Go to the airline’s Baggage Service Office (or use their official online form) and file a mishandled baggage report immediately to get a file/reference number — the airline can usually retrieve the bag-tag details from your booking and check-in records.

Do not do these things

  • Don’t assume the missing tag receipt blocks you — file the report anyway.
  • Don’t wait until you get home or “give it a day” before reporting.
  • Don’t guess the bag-tag number; mark it as unknown if you don’t have it.
  • Don’t submit multiple separate reports for the same bag (duplicates can confuse the trace).
  • Don’t do major replacement shopping right away; buy necessities only and keep receipts.

What to do now

  1. File the mishandled baggage report ASAP and get the airline’s file/reference number.
    • At the airport: use the airline baggage desk/Baggage Service Office in the baggage-claim area.
    • If you already left: use the airline’s official delayed/missing baggage process immediately.
  2. Ask the airline to retrieve your bag-tag number from their system.
    Tell them your tag receipt is missing.

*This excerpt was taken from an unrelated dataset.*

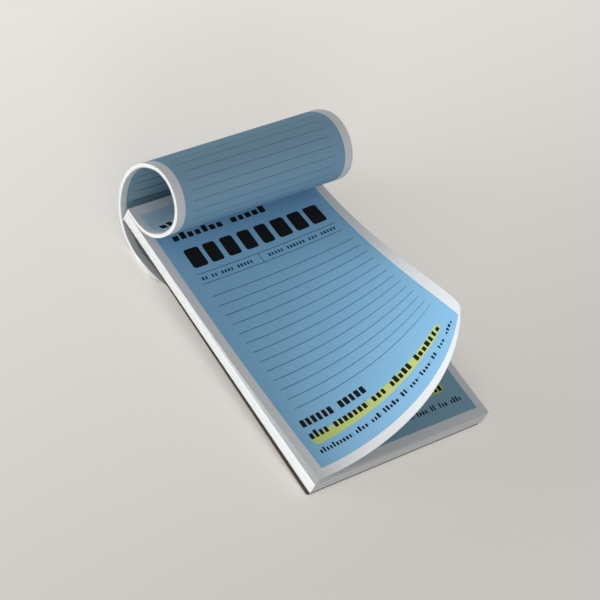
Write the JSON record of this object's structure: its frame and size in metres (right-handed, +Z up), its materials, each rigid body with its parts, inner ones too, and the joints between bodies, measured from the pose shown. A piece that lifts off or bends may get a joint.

Provide: full name, flight number(s), date, route, and your confirmation/reservation code.
  3. Search your email/app for any baggage receipt details you might still have.
    Check the airline app’s baggage section, kiosk/self-tag confirmations, and your inbox for terms like “baggage receipt,” “bag tag,” or “checked bag.”
  4. Give a strong identifying description (even without the tag).
    Brand, size, colour, hard/soft shell, unique features (stickers/straps/scuffs), plus a photo if you have one. Add a couple of distinctive contents only if you can sensibly evidence them.
  5. Set up delivery in a way you won’t have to change later.
    Provide an address that can reliably accept delivery (hotel front desk, trusted contact, workplace reception) and a reachable phone number. Ask what ID/signature is required.
  6. If you need essentials, keep it minimal and keep receipts.
    DOT guidance says airlines must compensate for reasonable, verifiable, actual incidental expenses during a delay (within liability limits) and they can’t set an arbitrary daily cap. Buy essentials only and keep itemised receipts.
  7. If you paid a checked-bag fee, protect your right to a fee refund by having the report on file.
    DOT guidance says a bag-fee refund is due if the bag is declared lost or is “significantly delayed,” and it hinges on having a mishandled baggage report on file. DOT’s “significant delay” threshold is 12 hours for domestic itineraries, and for international itineraries it’s 15 hours (if your flight is 12 hours or less) or 30 hours (if your flight is more than 12 hours). Ask the airline to confirm the fee-refund process on your case once the threshold is met.

What can wait

  • You don’t need a perfect inventory of everything in the bag immediately; start with clear identifiers and add detail later.
  • You don’t need to decide today about lawyers, third-party services, or public escalation; focus on the airline case file first.
  • You don’t need to replace everything now; essentials first until you get a status update.

Important reassurance

Losing the tag receipt is extremely common. What matters most is that you have a mishandled baggage report and a file/reference number, plus accurate flight and contact details so the airline can trace the bag.

Scope note

This is first-steps guidance only. Keep the airline case number handy and follow the airline’s written instructions for follow-up, receipts, and any inventory forms.

Important note

This is general information, not legal advice. For domestic flights, DOT allows airlines to cap baggage liability (the cap is $4,700 per passenger). For most international itineraries involving the U.S., the Montreal Convention applies and DOT lists the current baggage liability limit as 1,519 SDR. Save screenshots/copies of everything you submit and all receipts.